Humboldt.
The learned German adds, in the opening of the third volume of his Examen Critique, his own sense of the impressiveness of Columbus. That impressiveness stands confessed; but it is like a gyrating storm that knows no law but the vagrancy of destruction.
One need not look long to discover the secret of Humboldt's estimate of Columbus. Without having that grasp of the picturesque which appeals so effectively to the popular mind in the letters of Vespucius, the Admiral was certainly not destitute of keen observation of nature, but unfortunately this quality was not infrequently prostituted to ignoble purposes. To a student of Humboldt's proclivities, these traits of observation touched closely his sympathy. He speaks in his Cosmos of the development of this exact scrutiny in manifold directions, notwithstanding Columbus's previous ignorance of natural history, and tells us that this capacity for noting natural phenomena arose from his contact with such. It would have been better for the fame of Columbus if he had kept this scientific survey in its purity. It was simply, for instance, a vitiated desire to astound that made him mingle theological and physical theories about the land of Paradise. Such jugglery was promptly weighed in Spain and Italy by Peter Martyr and others as the wild, disjointed effusions of an overwrought mind, and "the reflex of a false erudition," as Humboldt expresses it. It was palpably by another effort, of a like kind, that he seized upon the views of the fathers of the Church that the earthly Paradise lay in the extreme Orient, and he was quite as audacious when he exacted the oath on the Cuban coast, to make it appear by it that he had really reached the outermost parts of Asia.
Observations of nature.
Humboldt seeks to explain this errant habit by calling it "the sudden movement of his ardent and passionate soul; the disarrangement of ideas which were the effect of an incoherent method and of the extreme rapidity of his reading; while all was increased by his misfortunes and religious mysticism." Such an explanation hardly relieves the subject of it from blunter imputations. This urgency for some responsive wonderment at every experience appears constantly in the journal of Columbus's first voyage, as, for instance, when he makes every harbor exceed in beauty the last he had seen. This was the commonplace exaggeration which in our day is confined to the calls of speculating land companies. The fact was that Humboldt transferred to his hero something of the superlative love of nature that he himself had experienced in the same regions; but there was all the difference between him and Columbus that there is between a genuine love of nature and a commercial use of it. Whenever Columbus could divert his mind from a purpose to make the Indies a paying investment, we find some signs of an insight that shows either observation of his own or the garnering of it from others, as, for example, when he remarks on the decrease of rain in the Canaries and the Azores which followed upon the felling of trees, and when he conjectures that the elongated shape of the islands of the Antilles on the lines of the parallels was due to the strength of the equatorial current.
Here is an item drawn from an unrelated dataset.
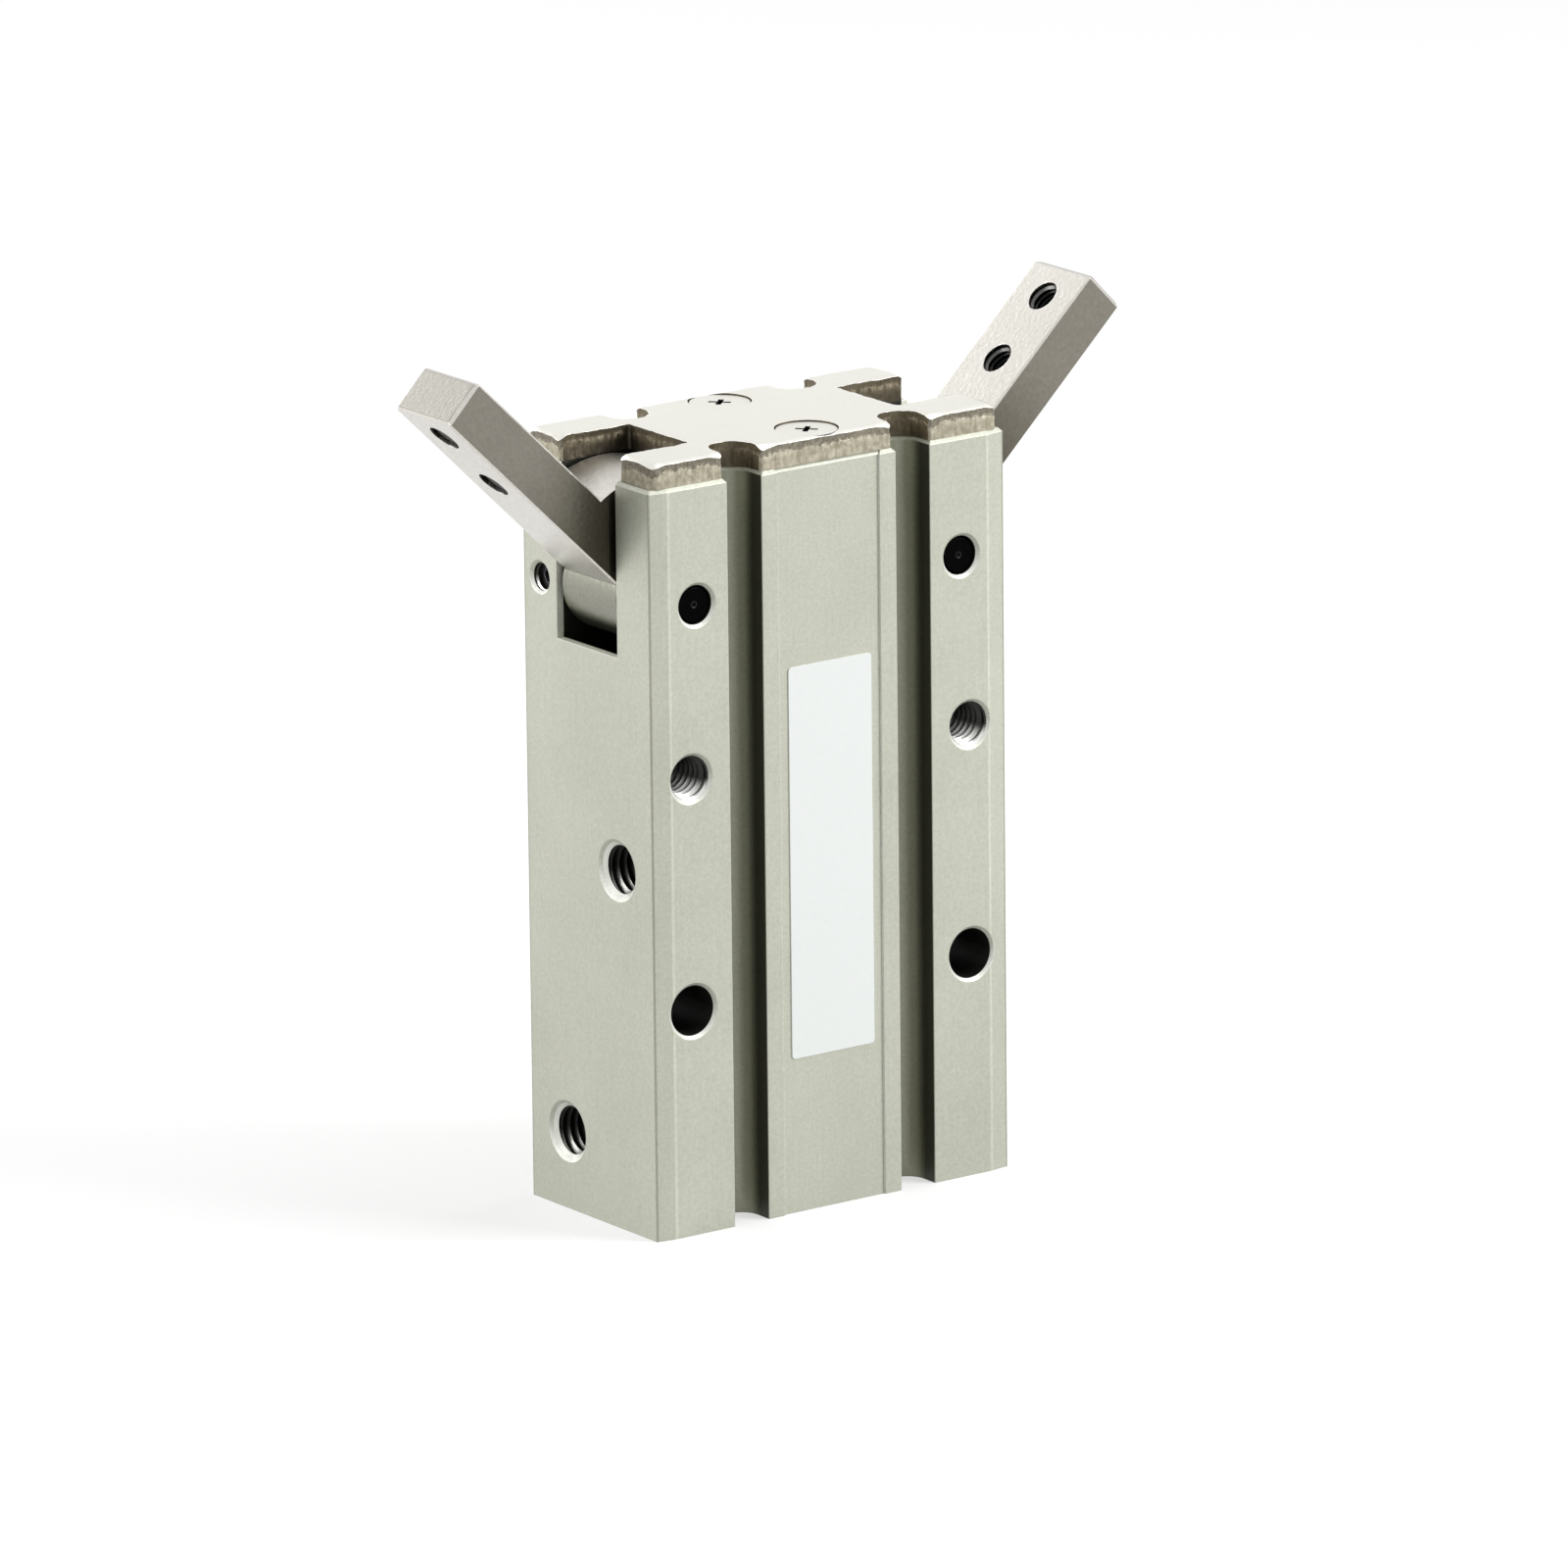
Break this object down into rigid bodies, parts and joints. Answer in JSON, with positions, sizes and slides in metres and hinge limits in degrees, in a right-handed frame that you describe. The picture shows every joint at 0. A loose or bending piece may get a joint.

Roselly de Lorgues and his school.
Harrisse.
Since Irving, Prescott, and Humboldt did their work, there has sprung up the unreasoning and ecstatic French school under the lead of Roselly de Lorgues, who seek to ascribe to Columbus all the virtues of a saint. "Columbus had no defect of character and no worldly quality," they say. The antiquarian and searching spirit of Harrisse, and of those writers who have mainly been led into the closest study of the events of the life of Columbus, has not done so much to mould opinion as regards the estimate in which the Admiral should be held as to eliminate confusing statements and put in order corroborating facts. The reaction from the laudation of the canonizers has not produced any writer of consideration to array such derogatory estimates as effectually as a plain recital of established facts would do it. Hubert Bancroft, in the incidental mention which he makes of Columbus, has touched his character not inaptly, and with a consistent recognition of its infirmities. Even Prescott, who verges constantly on the ecstatic elements of the adulatory biographer, is forced to entertain at times "a suspicion of a temporary alienation of mind," and in regard to the letter which Columbus wrote from Jamaica to the sovereigns, is obliged to recognize "sober narrative and sound reasoning strangely blended with crazy dreams and doleful lamentations."